Readers and listeners just needed a road map of what other people needed and they were happy to volunteer.

Another secret to Charlotte’s success: each profile of crime is accompanied by, if you will, profiles in courage, of people in these neighborhoods who succeeded despite the odds in overcoming a problem.

These are the stories, the prose narratives, that the public access computer networks are looking to share.

In Madison, Wis., “We the People/Wisconsin” — one of the nation’s longest-running civic journalism projects — has invited citizens to draft their own state budgets, vote on which health plan they wanted, and quiz all kinds of state and national candidates for office. Again and again, they have discovered that citizen involvement can made a difference.

One of the best examples happened last fall, during the gubernatorial debates. Three locations throughout the state were hooked up by satellite to debate-central. And from Eau Claire, Wis., a citizen wearing an American flag shirt raised his hand. Oh no, the executive producer groans, thinking this man is surely a nutcake. But the guy ended up asking the best question of the campaign. It was Page One news around the state the next day.

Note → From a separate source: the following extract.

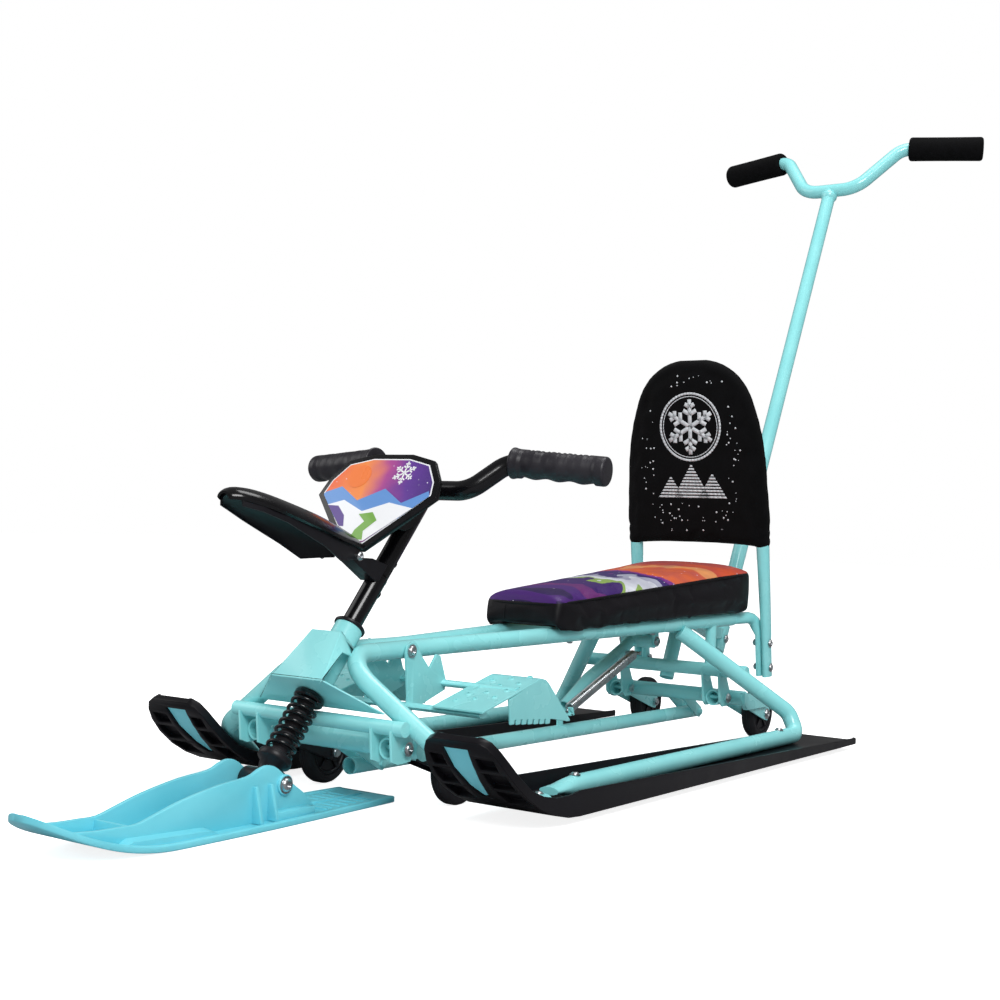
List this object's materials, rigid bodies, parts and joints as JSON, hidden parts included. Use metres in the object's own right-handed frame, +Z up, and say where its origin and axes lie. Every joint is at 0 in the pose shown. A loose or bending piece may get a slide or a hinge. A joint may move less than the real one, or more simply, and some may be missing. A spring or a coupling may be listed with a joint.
{
  "type": "steering snow scooter sled",
  "caption": "Child's steering sled with a sprung front ski, rear skis, retractable wheels, padded seat, backrest and pusher handle.",
  "frame": {"origin": "centre of the footprint on the ground", "axes": "+Z up, -Y towards the nose of the front ski, +X towards the rider's left"},
  "size_m": [0.4928, 1.7456, 0.98],
  "materials": {
    "zinc_steel": "zinc plated",
    "black_cloth": "woven cloth",
    "mint_powder_coat": "satin powder coat",
    "black_gloss_enamel": "gloss enamel",
    "sky_blue_polyethylene": "moulded, satin",
    "black_rubber": "matt",
    "black_moulded_plastic": "moulded, satin",
    "black_foam": "matt foam",
    "plywood_board": "plain board",
    "black_vinyl": "soft satin vinyl"
  },
  "bodies": {
    "front_carriage": {"axle_front_left": "zinc_steel", "axle_front_right": "zinc_steel", "front_carriage": "mint_powder_coat", "wheel_fork_left": "black_moulded_plastic", "wheel_fork_right": "black_moulded_plastic"},
    "rear_carriage": {"axle_rear_left": "zinc_steel", "axle_rear_right": "zinc_steel", "rear_carriage": "mint_powder_coat"},
    "frame": {"backrest_sleeve": "black_cloth", "backrest_tube": "mint_powder_coat", "brake_pivot_bolt": "zinc_steel", "front_hanger": "mint_powder_coat", "head_mask": "mint_powder_coat", "lever_bracket": "mint_powder_coat", "lever_pivot_bolt": "zinc_steel", "pusher_grip_left": "black_foam", "pusher_grip_right": "black_foam", "pusher_handle": "mint_powder_coat", "pusher_socket": "mint_powder_coat", "rail_elbow_left": "mint_powder_coat", "rail_elbow_right": "mint_powder_coat", "rear_hanger": "mint_powder_coat", "rear_ski_left": "black_moulded_plastic", "rear_ski_right": "black_moulded_plastic", "runner_tube_left": "mint_powder_coat", "runner_tube_right": "mint_powder_coat", "seat_board": "plywood_board", "seat_cushion": "black_vinyl", "side_tube_left": "mint_powder_coat", "side_tube_right": "mint_powder_coat", "ski_insert_left": "sky_blue_polyethylene", "ski_insert_right": "sky_blue_polyethylene", "steering_bush": "black_moulded_plastic", "steering_head": "mint_powder_coat"},
    "brake": {"brake_carrier": "mint_powder_coat", "foot_plate_left": "mint_powder_coat", "foot_plate_right": "mint_powder_coat"},
    "steering": {"dash_shield": "black_gloss_enamel", "grip_left": "black_rubber", "grip_right": "black_rubber", "handlebar": "black_gloss_enamel", "shock_bellows": "black_rubber", "shock_spring": "black_gloss_enamel", "steering_column": "black_gloss_enamel", "visor_lower": "black_moulded_plastic", "visor_upper": "black_gloss_enamel"},
    "lever": {"extension_spring": "zinc_steel", "retract_lever": "mint_powder_coat"},
    "ski": {"front_ski": "sky_blue_polyethylene", "ski_pivot_bolt": "zinc_steel"},
    "wheel_front_left": {"hub_front_left": "black_moulded_plastic", "tyre_front_left": "black_rubber"},
    "wheel_front_right": {"hub_front_right": "black_moulded_plastic", "tyre_front_right": "black_rubber"},
    "wheel_rear_left": {"hub_rear_left": "black_moulded_plastic", "tyre_rear_left": "black_rubber"},
    "wheel_rear_right": {"hub_rear_right": "black_moulded_plastic", "tyre_rear_right": "black_rubber"},
    "link": {"link_tube": "mint_powder_coat"},
    "shock": {"shock_fork": "black_moulded_plastic"}
  },
  "joints": [
    {"name": "steering_turn", "type": "hinge", "parent": "frame", "child": "steering", "pos_m": [0, -0.51599, 0.11805], "axis": [0, 0.6428, 0.766], "range_deg": [-33, 33]},
    {"name": "shock_travel", "type": "slide", "parent": "steering", "child": "shock", "axis": [0, 0.6428, 0.766], "range_m": [0, 0.014], "stiffness_N_per_m": 6000, "springref_m": -0.012, "deforming": ["shock_spring", "shock_bellows"]},
    {"name": "ski_pitch", "type": "hinge", "parent": "shock", "child": "ski", "pos_m": [0, -0.584, 0.037], "axis": [1, 0, 0], "range_deg": [-20, 3]},
    {"name": "brake_swing", "type": "hinge", "parent": "frame", "child": "brake", "pos_m": [0, -0.392, 0.1575], "axis": [1, 0, 0], "range_deg": [-25, 0], "stiffness_Nm_per_rad": 2.5, "springref_deg": 25.78},
    {"name": "front_carriage_swing", "type": "hinge", "parent": "frame", "child": "front_carriage", "pos_m": [0, -0.49, 0.0704], "axis": [1, 0, 0], "range_deg": [0, 8]},
    {"name": "rear_carriage_swing", "type": "hinge", "parent": "frame", "child": "rear_carriage", "pos_m": [0, 0.241, 0.0651], "axis": [1, 0, 0], "range_deg": [0, 8]},
    {"name": "link_swing", "type": "hinge", "parent": "front_carriage", "child": "link", "pos_m": [0, -0.413, 0.037], "axis": [1, 0, 0], "range_deg": [-8, 0]},
    {"name": "lever_swing", "type": "hinge", "parent": "frame", "child": "lever", "pos_m": [0, 0.157, 0.143], "axis": [1, 0, 0], "range_deg": [-3, 0], "deforming": ["extension_spring"]},
    {"name": "wheel_front_left_spin", "type": "hinge", "parent": "front_carriage", "child": "wheel_front_left", "pos_m": [0.0925, -0.388, 0.036], "axis": [1, 0, 0], "continuous": true},
    {"name": "wheel_front_right_spin", "type": "hinge", "parent": "front_carriage", "child": "wheel_front_right", "pos_m": [-0.0925, -0.388, 0.036], "axis": [1, 0, 0], "continuous": true},
    {"name": "wheel_rear_left_spin", "type": "hinge", "parent": "rear_carriage", "child": "wheel_rear_left", "pos_m": [0.0925, 0.343, 0.036], "axis": [1, 0, 0], "continuous": true},
    {"name": "wheel_rear_right_spin", "type": "hinge", "parent": "rear_carriage", "child": "wheel_rear_right", "pos_m": [-0.0925, 0.343, 0.036], "axis": [1, 0, 0], "continuous": true}
  ],
  "couplings": [
    {"joint": "rear_carriage_swing", "follows": "front_carriage_swing", "ratio": 1},
    {"joint": "link_swing", "follows": "front_carriage_swing", "ratio": -1},
    {"joint": "lever_swing", "follows": "front_carriage_swing", "ratio": -0.32}
  ]
}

He simply demanded that the candidates deliver, in writing, their specific plans for property tax reform — and deliver them two weeks before the election. The candidates were stunned for a second — because they had managed to avoid this through the whole campaign. And then they gulped and said — “OK.”

It just showed the benefit of a citizen asking the question. The candidates brushed off the journalists, but they couldn’t kiss off the citizen. Besides, a journalist asking that question would have sounded arrogant.

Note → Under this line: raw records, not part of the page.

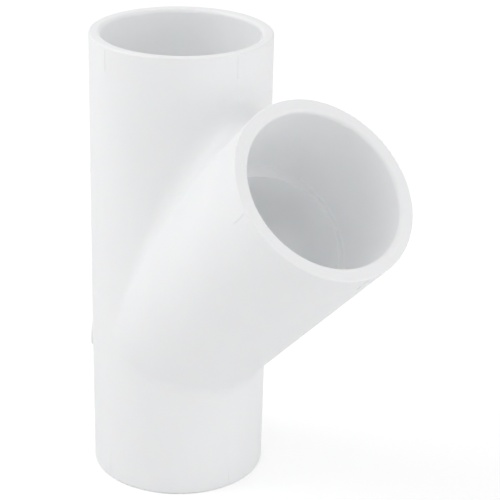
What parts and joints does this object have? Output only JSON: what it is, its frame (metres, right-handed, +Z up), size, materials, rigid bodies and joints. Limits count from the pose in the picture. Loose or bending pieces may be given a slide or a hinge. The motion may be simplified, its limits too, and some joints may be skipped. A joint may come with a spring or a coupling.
{
  "type": "lateral wye fitting",
  "caption": "White plastic lateral wye: a straight run with a 45 degree branch and a pipe socket in each of its three ends.",
  "frame": {"origin": "centre of the run's lower mouth, on the plane it stands on", "axes": "+Z up along the run, towards its upper mouth; +X the side the branch leans to; Y across the fitting's plane of symmetry"},
  "size_m": [0.1448, 0.0714, 0.1802],
  "materials": {
    "white_pvc": "satin"
  },
  "bodies": {
    "root": {"wye_body": "white_pvc"}
  },
  "joints": []
}
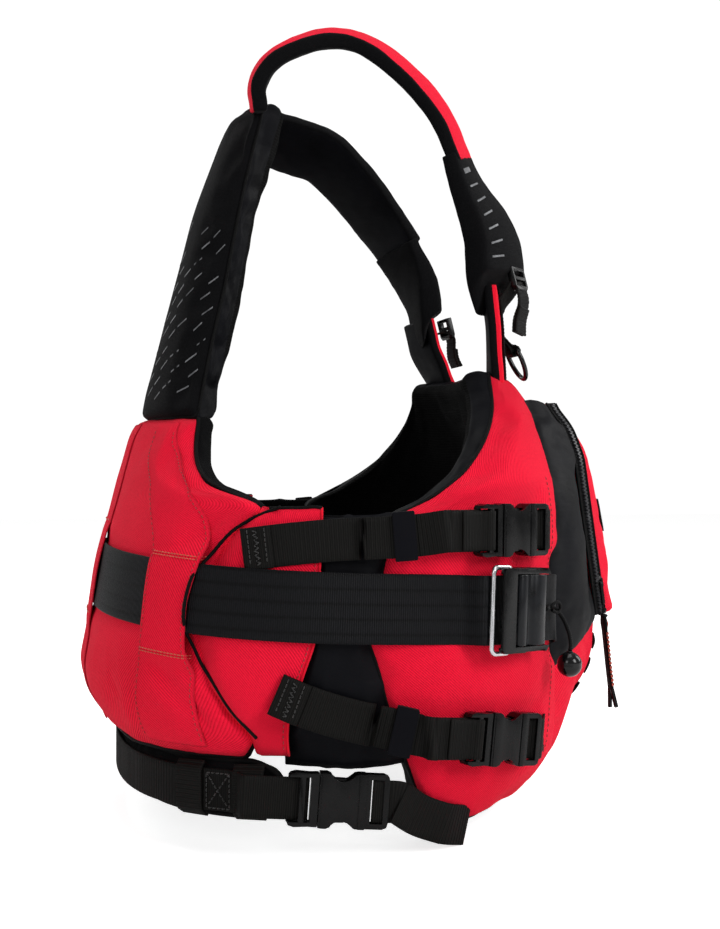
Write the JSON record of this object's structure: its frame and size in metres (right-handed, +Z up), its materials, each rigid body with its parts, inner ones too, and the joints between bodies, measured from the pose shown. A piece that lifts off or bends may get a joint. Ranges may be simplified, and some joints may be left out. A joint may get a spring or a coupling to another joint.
{
  "type": "life jacket",
  "caption": "Pullover rescue life jacket with foam front and back pads, shoulder straps, a quick-release harness belt, side-release straps, a zipped chest pocket and a waist belt.",
  "frame": {"origin": "midway between the shoulder straps, level with the underside of the right strap's highest point", "axes": "+Z up, -Y the wearer's front, +X the wearer's left"},
  "size_m": [0.4428, 0.4532, 0.6371],
  "materials": {
    "red_fabric": "matte coated weave",
    "black_fabric": "satin weave",
    "black_webbing": "ribbed, slight sheen",
    "black_cord": "braided",
    "zip_tape": "moulded teeth on tape",
    "black_plastic": "fine-grained moulding",
    "steel": "polished"
  },
  "bodies": {
    "jacket": {"back_pad": "red_fabric", "yoke_pad": "black_fabric", "spine_cover": "red_fabric", "tunnel_right": "red_fabric", "side_wing_right": "red_fabric", "under_arm_right": "black_fabric", "tunnel_left": "red_fabric", "side_wing_left": "red_fabric", "under_arm_left": "black_fabric", "front_pad": "red_fabric", "pocket_gusset": "black_fabric", "lower_pocket": "red_fabric", "pocket_face": "red_fabric", "zip_right": "zip_tape", "zip_left": "zip_tape", "shoulder_strap_right": "red_fabric", "strap_pad_right": "black_fabric", "front_web_right": "black_fabric", "strap_tail_right": "black_webbing", "shoulder_strap_left": "red_fabric", "strap_pad_left": "black_fabric", "front_web_left": "black_fabric", "strap_tail_left": "black_webbing", "ring_loop": "black_webbing", "harness_belt": "black_webbing", "cam_frame": "steel", "cam_body": "black_plastic", "cam_anchor": "black_webbing", "side_strap_upper_right": "black_webbing", "side_strap_lower_right": "black_webbing", "side_strap_upper_left": "black_webbing", "side_strap_lower_left": "black_webbing", "female_upper_right": "black_plastic", "female_lower_right": "black_plastic", "female_upper_left": "black_plastic", "female_lower_left": "black_plastic", "waist_pad": "black_fabric", "waist_web": "black_webbing", "female_waist_right": "black_plastic", "waist_front_right": "black_webbing", "female_waist_left": "black_plastic", "waist_front_left": "black_webbing"},
    "slider": {"zip_slider": "black_plastic"},
    "pull": {"zip_pull": "black_plastic", "pull_tab": "black_webbing"},
    "lever": {"cam_lever": "black_plastic", "toggle_cord": "black_cord", "toggle_ball": "black_plastic"},
    "chest_ring": {"ring": "black_plastic"},
    "male_upper_right": {"male_upper_right": "black_plastic"},
    "keeper_upper_right": {"keeper_upper_right": "black_webbing"},
    "male_lower_right": {"male_lower_right": "black_plastic"},
    "keeper_lower_right": {"keeper_lower_right": "black_webbing"},
    "male_waist_right": {"male_waist_right": "black_plastic"},
    "male_upper_left": {"male_upper_left": "black_plastic"},
    "keeper_upper_left": {"keeper_upper_left": "black_webbing"},
    "male_lower_left": {"male_lower_left": "black_plastic"},
    "keeper_lower_left": {"keeper_lower_left": "black_webbing"},
    "male_waist_left": {"male_waist_left": "black_plastic"}
  },
  "joints": [
    {"name": "male_upper_right_slide", "type": "slide", "parent": "jacket", "child": "male_upper_right", "axis": [-0.4774, 0.8785, 0.0175], "range_m": [0, 0.022], "deforming": ["side_strap_upper_right"]},
    {"name": "male_lower_right_slide", "type": "slide", "parent": "jacket", "child": "male_lower_right", "axis": [-0.4228, 0.898, 0.1219], "range_m": [0, 0.022], "deforming": ["side_strap_lower_right"]},
    {"name": "male_waist_right_slide", "type": "slide", "parent": "jacket", "child": "male_waist_right", "axis": [0.0699, 0.9951, 0.0698], "range_m": [0, 0.022], "deforming": ["waist_web"]},
    {"name": "keeper_upper_right_slide", "type": "slide", "parent": "jacket", "child": "keeper_upper_right", "axis": [0.2103, 0.9744, -0.0791], "range_m": [-0.005, 0.005]},
    {"name": "keeper_lower_right_slide", "type": "slide", "parent": "jacket", "child": "keeper_lower_right", "axis": [0.2003, 0.9547, 0.2199], "range_m": [-0.005, 0.005]},
    {"name": "male_upper_left_slide", "type": "slide", "parent": "jacket", "child": "male_upper_left", "axis": [0.4774, 0.8785, 0.0175], "range_m": [0, 0.022], "deforming": ["side_strap_upper_left"]},
    {"name": "male_lower_left_slide", "type": "slide", "parent": "jacket", "child": "male_lower_left", "axis": [0.4228, 0.898, 0.1219], "range_m": [0, 0.022], "deforming": ["side_strap_lower_left"]},
    {"name": "male_waist_left_slide", "type": "slide", "parent": "jacket", "child": "male_waist_left", "axis": [-0.0699, 0.9951, 0.0698], "range_m": [0, 0.022], "deforming": ["waist_web"]},
    {"name": "keeper_upper_left_slide", "type": "slide", "parent": "jacket", "child": "keeper_upper_left", "axis": [-0.2103, 0.9744, -0.0791], "range_m": [-0.005, 0.005]},
    {"name": "keeper_lower_left_slide", "type": "slide", "parent": "jacket", "child": "keeper_lower_left", "axis": [-0.2003, 0.9547, 0.2199], "range_m": [-0.005, 0.005]},
    {"name": "zip_slide", "type": "slide", "parent": "jacket", "child": "slider", "axis": [0.0225, 0.1351, 0.9906], "range_m": [0, 0.095]},
    {"name": "pull_swing", "type": "hinge", "parent": "slider", "child": "pull", "pos_m": [-0.0614, -0.22664, -0.43554], "axis": [-0.9997, 0, 0.0227], "range_deg": [0, 150]},
    {"name": "cam_lever_hinge", "type": "hinge", "parent": "jacket", "child": "lever", "pos_m": [-0.19699, -0.11002, -0.44211], "axis": [-0.0297, 0.0431, -0.9986], "range_deg": [0, 80]},
    {"name": "ring_swing", "type": "hinge", "parent": "jacket", "child": "chest_ring", "pos_m": [-0.07, -0.147, -0.243], "axis": [-1, 0, 0], "range_deg": [-4, 80]}
  ]
}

This year, the Pew Center for Civic Journalism is funding 12 civic journalism efforts around the country. In Rochester, N.Y., dealing with education; in Tallahassee, Fla. with a community dialogue; in Bergen County, N.J., with the Quality of Life; in San Jose, Calif., with legislative reforms. In every one, a newspaper has teamed up with a radio or television station in its market.

And the projects keep taking surprising twists and turns.

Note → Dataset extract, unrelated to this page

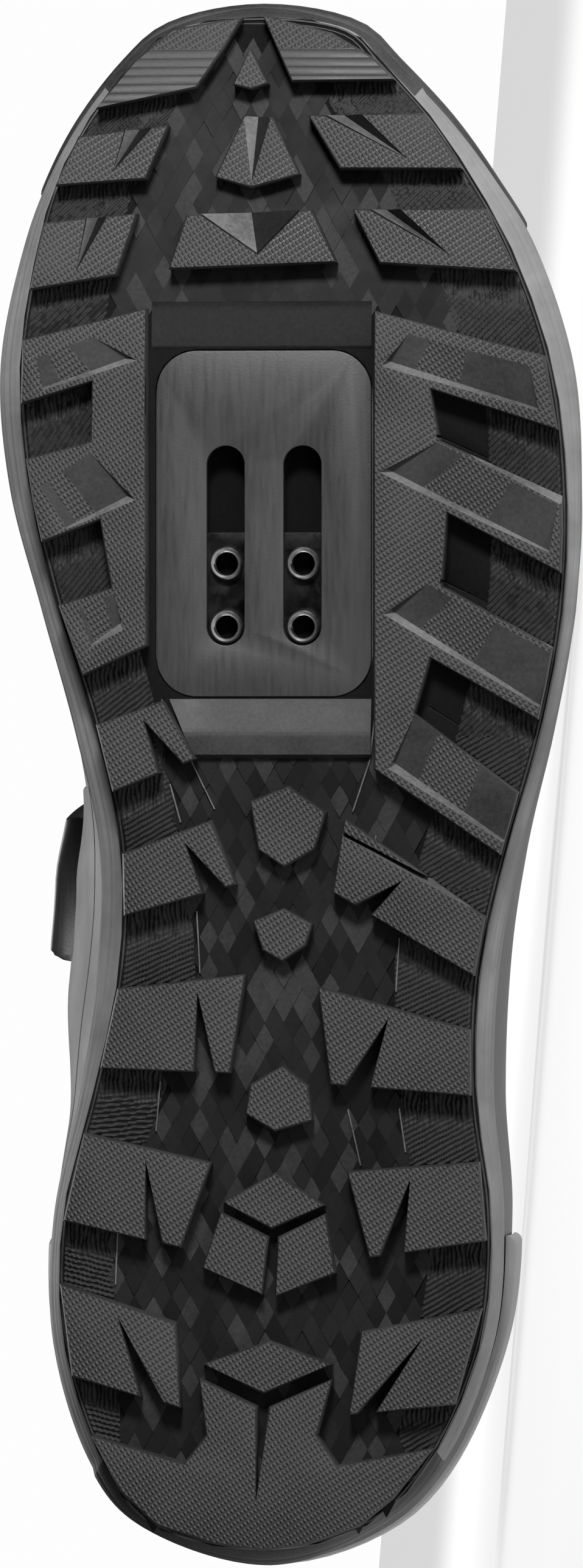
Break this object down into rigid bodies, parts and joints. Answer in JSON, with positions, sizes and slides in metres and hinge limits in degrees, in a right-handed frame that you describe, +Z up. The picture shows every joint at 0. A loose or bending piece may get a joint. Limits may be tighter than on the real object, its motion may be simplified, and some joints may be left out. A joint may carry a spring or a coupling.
{
  "type": "cycling shoe",
  "caption": "Left off-road cycling shoe lying on its lateral side, with a lugged tread, a slotted cleat plate and a sliding threaded plate behind it.",
  "frame": {"origin": "middle of the bounding box's bottom face, on the floor that the shoe lies on", "axes": "+X to the toe, +Y from the sole to the foot opening, +Z up from the lateral to the medial side"},
  "size_m": [0.2862, 0.117, 0.1081],
  "materials": {
    "rubber": "matt moulded rubber",
    "foam": "matt foam",
    "nylon": "satin plastic",
    "shell": "satin moulded cup",
    "steel": "zinc plated steel",
    "upper_fabric": "coated fabric",
    "lining": "knit lining",
    "webbing": "woven strap"
  },
  "bodies": {
    "shoe": {"outsole": "rubber", "cleat_plate": "nylon", "midsole": "foam", "insole": "lining", "upper": "upper_fabric", "toe_guard": "rubber", "heel_counter": "shell", "tongue": "upper_fabric", "strap_toe": "webbing", "strap_middle": "webbing", "strap_instep": "webbing", "strap_keeper": "nylon"},
    "nut_plate": {"nut_plate": "steel"}
  },
  "joints": [
    {"name": "nut_slide", "type": "slide", "parent": "shoe", "child": "nut_plate", "axis": [0.9967, 0, 0.0812], "range_m": [0, 0.0179]}
  ]
}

Last month, The Bergen Record tried an experiment that brought three local cable companies — TCI, Time-Warner and Comcast– into a civic journalism exercise that invited citizens to call in live questions to elected officials. Seventy citizens called, asked great questions and the experiment was such a success, it’s going to continue in an expanded form.

Tallahassee has invited its residents to participate in a three-year dialogue about the future of the community, called The Public Agenda. In December, the Tallahassee Free-Net devoted two hours exclusively to the project, and more than 300 citizens called in to chat on-line. It was such a hit that the Free-Net has just added 30 more phone lines for more chat sessions.

Mario Morino, of the Morino Institute, says that the new Communications Revolution is marked by a number of phenomena, including:

  • a level of interaction that allows every participant to be a producer of information as well as a consumer;
  • the struggle for future market position among the converging telecommunications, entertaining, publishing and information technology industries;
  • and the growing populist communications movement in which forms of public access networks allow people to make their voices heard and develop their own means for solving problems.

Civic Journalism finds itself at the crossroads of a number of these currents. It’s interactive in that it seeks to get reporters — and their editors– out in the community, talking and listening; in future market positioning, it seeks to help restore credibility and meaningfulness to newspapers and broadcasters who seem to have lost both; and it’s populist in that it seeks to give the public a voice in the communications process.

And from what we’ve seen, the public likes to be invited into the process and, once they get there, they have something worthwhile to say.